Для нашего контекста не требуется подробный детальный разбор этих теорий. Мы привели их здесь в качестве примера, чтобы показать, что сегодня отказ от логического позитивизма, господствовавшего в начале XX в., является почти общепризнанным. Однако с этой переменой богословие еще не спасено. Ведь ни у К. Поппера, ни у Т. С. Куна невозможна речь о чем–то абсолютном и окончательном. Вопрос, как и прежде, состоит в следующем: как возможна речь о Боге, имеющая смысл?

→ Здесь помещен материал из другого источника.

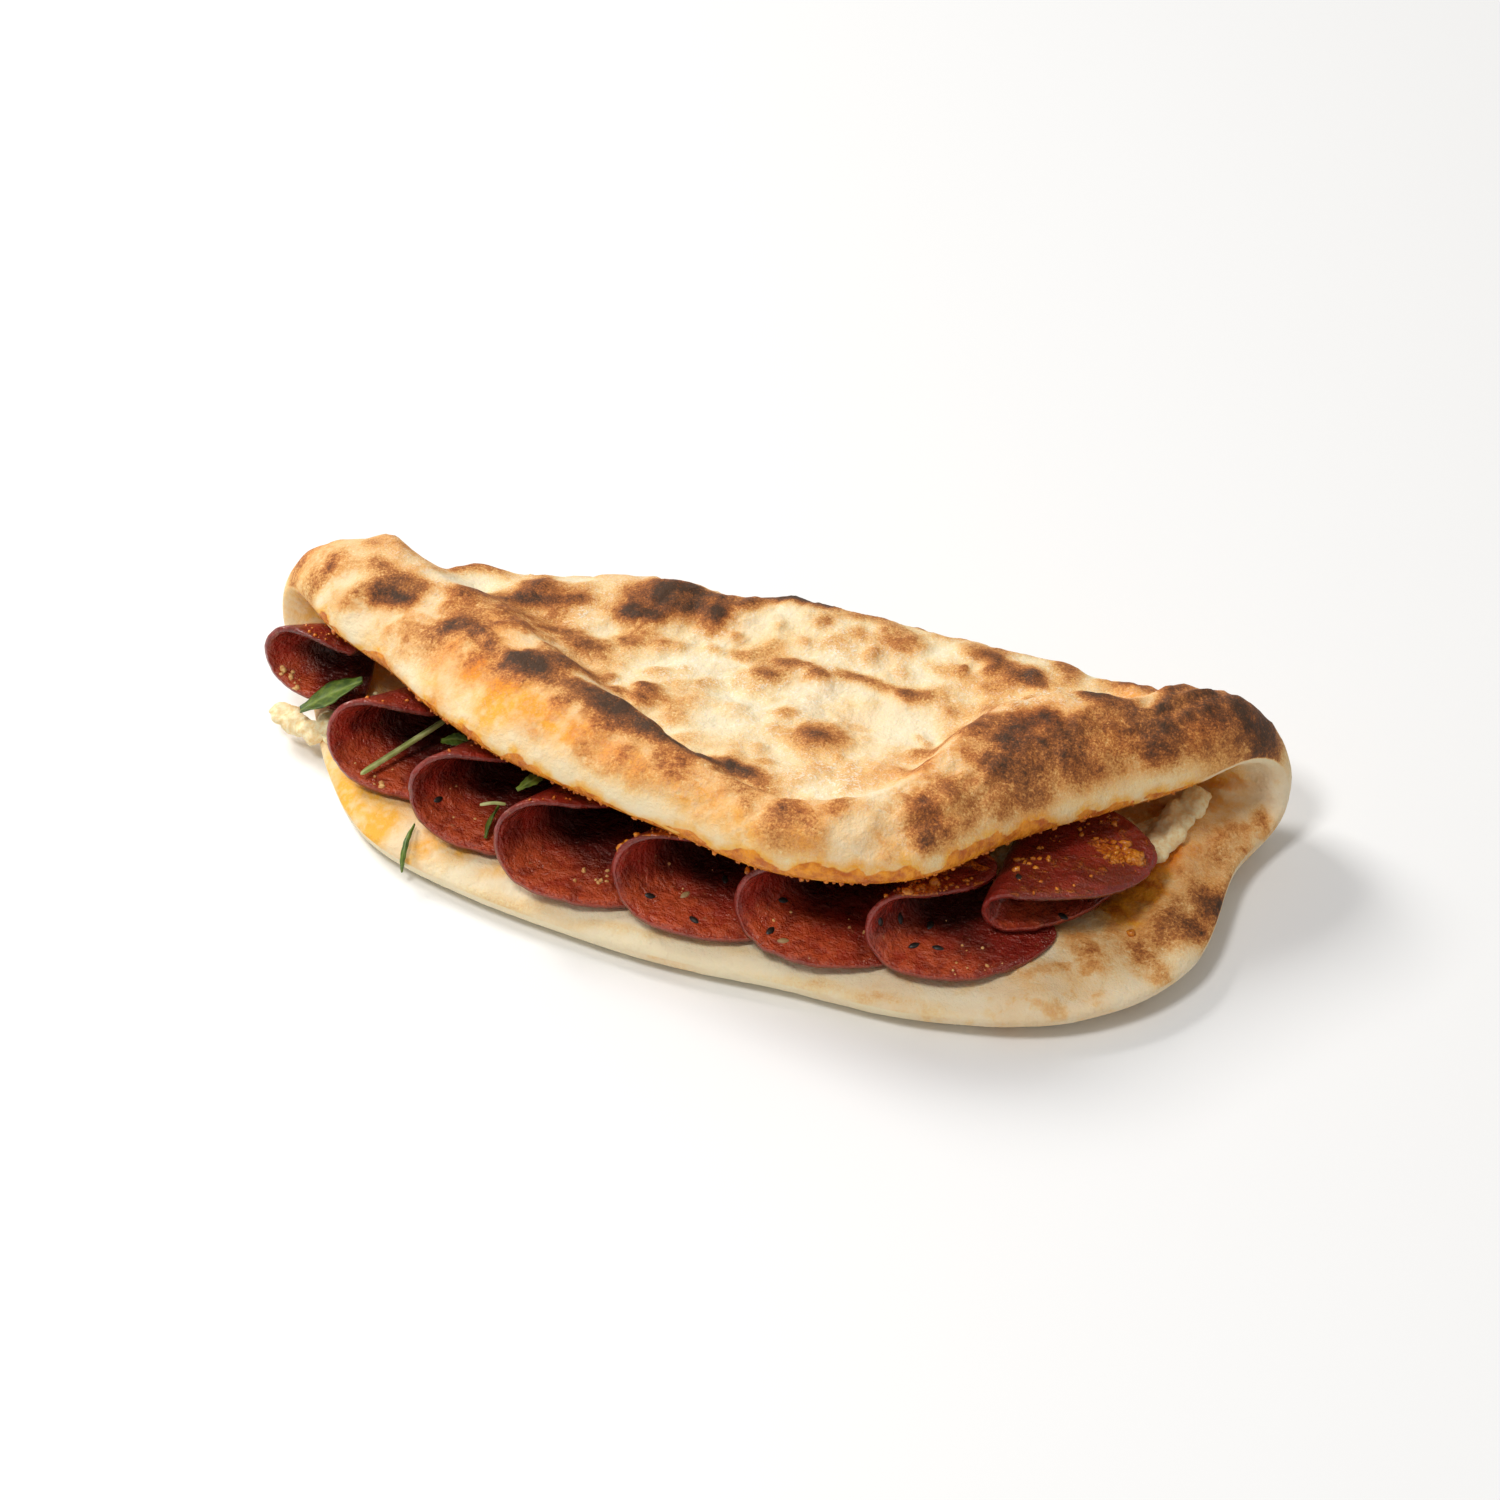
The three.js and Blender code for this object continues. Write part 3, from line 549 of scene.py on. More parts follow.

Во второй фазе дискуссии вопрос о возможности религиозной речи обсуждался совершенно по–другому. Поздний Л.Витгенштейн подверг свой первоначальный подход принципиальной критике. Эта перемена в мышлении Витгенштейна выражена в его работе «Философские исследования». Значение слова или предложения состоит уже не в отражении предмета, а в его употреблении. «Значение слова — это его употребление в языке» [409]. Это употребление многообразно и зависит от жизненного контекста, «языковой игры», одновременно представляющей собой жизненную форму. В зависимости от контекста одно и то же предложение может иметь совершенно иной смысл. Оно может означать порицание, требование, объяснение, поучение или сообщение. Таким образом, смысл предложения становится ясным только в рамках той или иной «языковой игры». На место искусственного языка науки пришел нормальный разговорный язык (ordinary language philosophy — философия обыденного языка).